(TASK GOAL)
Return verbatim everything from the first line through the line that contains "from FreeCAD import Vector", and stop there.

****

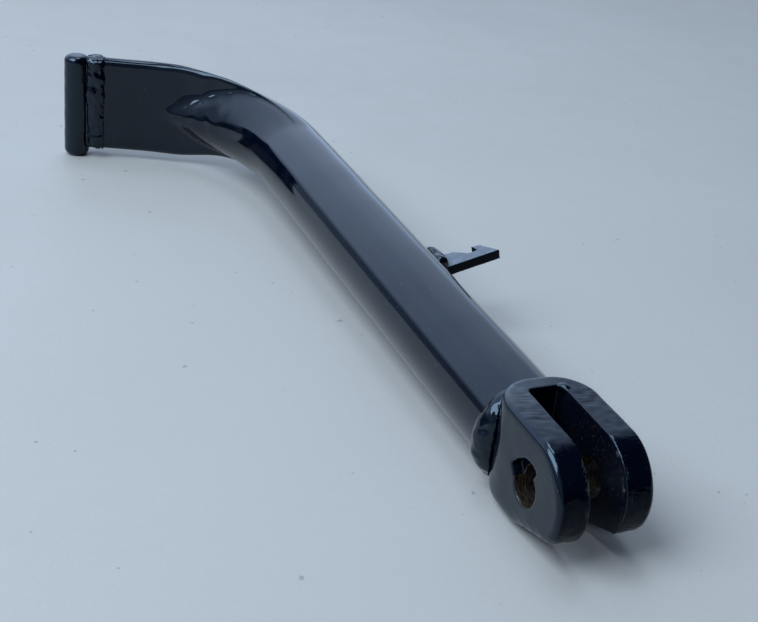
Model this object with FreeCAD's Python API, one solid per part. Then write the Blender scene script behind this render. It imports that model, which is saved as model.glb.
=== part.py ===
"""Side stand leg for a motorcycle: forked pivot end, round tube leg, pressed blade and ground bar.

Millimetres. The origin is the centre of the pivot bore. +X runs along the leg from the pivot
towards the foot, +Y is the side that the leg bends to, and +Z is up as the stand lies flat.
"""
import FreeCAD, Part
import math
import os
from FreeCAD import Vector

# Leg tube
TUBE_RADIUS = 14.0
WALL = 2.8
TUBE_DROP = 1.2            # tube axis below the pivot axis
TUBE_START = 25.5          # where the tube butts against the fork
PIVOT_TO_BEND = 259.0      # pivot axis to the corner of the leg's centre line
BEND_ANGLE = 70.5
BEND_RADIUS = 65.0
BEND_TO_FOOT = 72.3        # corner of the centre line to the ground bar's axis

# Pressed blade at the foot end
BLADE_TOP = 19.8           # blade's upper edge above the tube's axis
BLADE_BOTTOM = 18.0        # blade's lower edge below it
BLADE_HALF_THICK = 2.8
PRESS_START = 0.0          # path length from the start of the bend, where the tube stops being round
PRESS_END = 72.5           # path length where the pressed nose ends and the blade is flat
TOP_EARLY = 1.8            # over 1, the upper edge gains most of its height early along the press
TOP_EASE = 1.4             # how gently the upper edge starts to rise
FLARE_START = 42.0         # path lengths between which the lower edge flares down
FLARE_END = 68.0
NOSE_SPREAD = 0.6          # how fast the nose on the blade's inner face widens towards the tube
NOSE_TIP_SHARE = 0.02      # nose height over blade height where the nose ends
PINCH_ABOVE = 1.5          # how far the section is folded along the nose's upper edge
PINCH_BELOW = 0.4          # and along its lower edge
ROUND_POWER = 0.5          # exponent of a circular section
SECTION_POINTS = 40
SECTION_SPACING = 4.0
CAVITY_END = 65.5          # path length where the tube's walls meet
CAVITY_END_HALF = 0.35     # half width of the cavity there

# Ground bar
BAR_RADIUS = 4.9
BAR_HALF_LENGTH = 20.6
BAR_DROP = 0.7             # bar's middle below the tube's axis
BAR_END_ROUNDING = 2.4

# Pivot fork
FORK_HALF_WIDTH = 13.5
SLOT_HALF_WIDTH = 5.1
SLOT_ROOT = 19.5
SLOT_CORNER = 1.6
SLOT_OVER = 10.0           # how far the cut runs out past the nose
NOSE_RADIUS = 17.2
NOSE_HEIGHT = 0.8          # height of the foremost point of the nose
FORK_TOP = 15.5
FORK_BOTTOM = -15.2
FORK_REAR = 25.5
TOP_FRONT = -2.0           # where the flat top meets the nose arc
CHIN_X = -14.4             # ends of the sloping chin under the nose
CHIN_Z = -7.4
CHIN_END_X = 5.0
SHOULDER_RADIUS = 11.5
FACE_ROUNDING = 2.0
BORE_RADIUS = 5.25
SPIGOT_LENGTH = 12.0
SPIGOT_ROOT = 1.0          # how far the spigot reaches back into the block
SPIGOT_CLEARANCE = 0.05

# Torn pocket beside the bore, in the outer face of the left ear: (x, z) corners and depth
POCKET = ((0.0, 0.0), (4.6, -1.4), (7.6, 2.3), (5.3, 4.9), (2.2, 7.2), (-1.1, 7.7), (-4.1, 6.7), (-3.0, 4.6))
POCKET_DEPTH = 3.0

# Spring hook
HOOK_TILT = 15.0           # the plate rises away from the leg
HOOK_THICK = 3.4
HOOK_LOWER = 1.0           # the plate sits a little below a radius of the tube
HOOK_FRONT = 110.0
HOOK_REACH = 35.2
HOOK_ROOT = 10.0           # the outline starts inside the tube's radius
HOOK_ROOT_LENGTH = 8.6
NOSE_TIP = (6.6, 4.2)      # corners of the hook: (behind its front edge, in from its reach)
NOSE_INSIDE = (7.0, 7.0)
NOTCH_TOP = (4.0, 6.2)
NOTCH_FLOOR = (4.0, 9.2)
NOTCH_REAR = (7.6, 13.2)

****

(RESPONSE TO THE TASK)
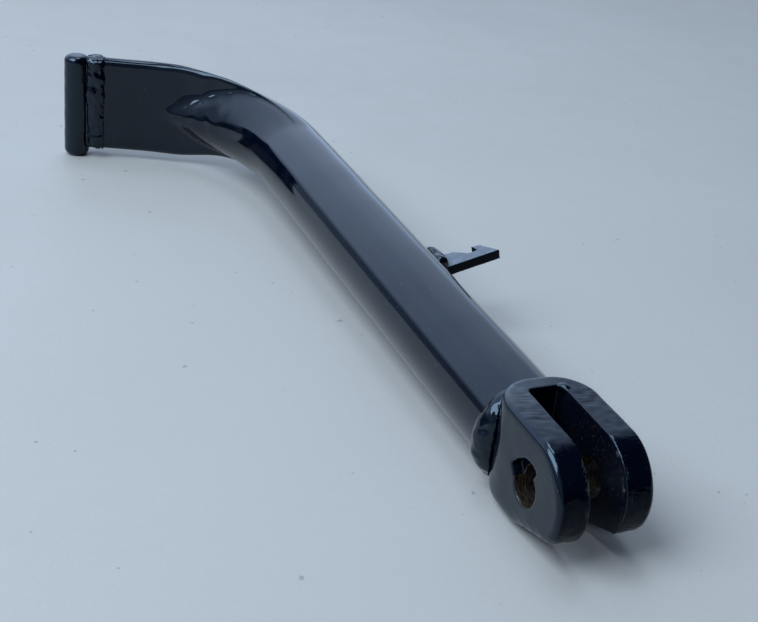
Model this object with FreeCAD's Python API, one solid per part. Then write the Blender scene script behind this render. It imports that model, which is saved as model.glb.
=== part.py ===
"""Side stand leg for a motorcycle: forked pivot end, round tube leg, pressed blade and ground bar.

Millimetres. The origin is the centre of the pivot bore. +X runs along the leg from the pivot
towards the foot, +Y is the side that the leg bends to, and +Z is up as the stand lies flat.
"""
import FreeCAD, Part
import math
import os
from FreeCAD import Vector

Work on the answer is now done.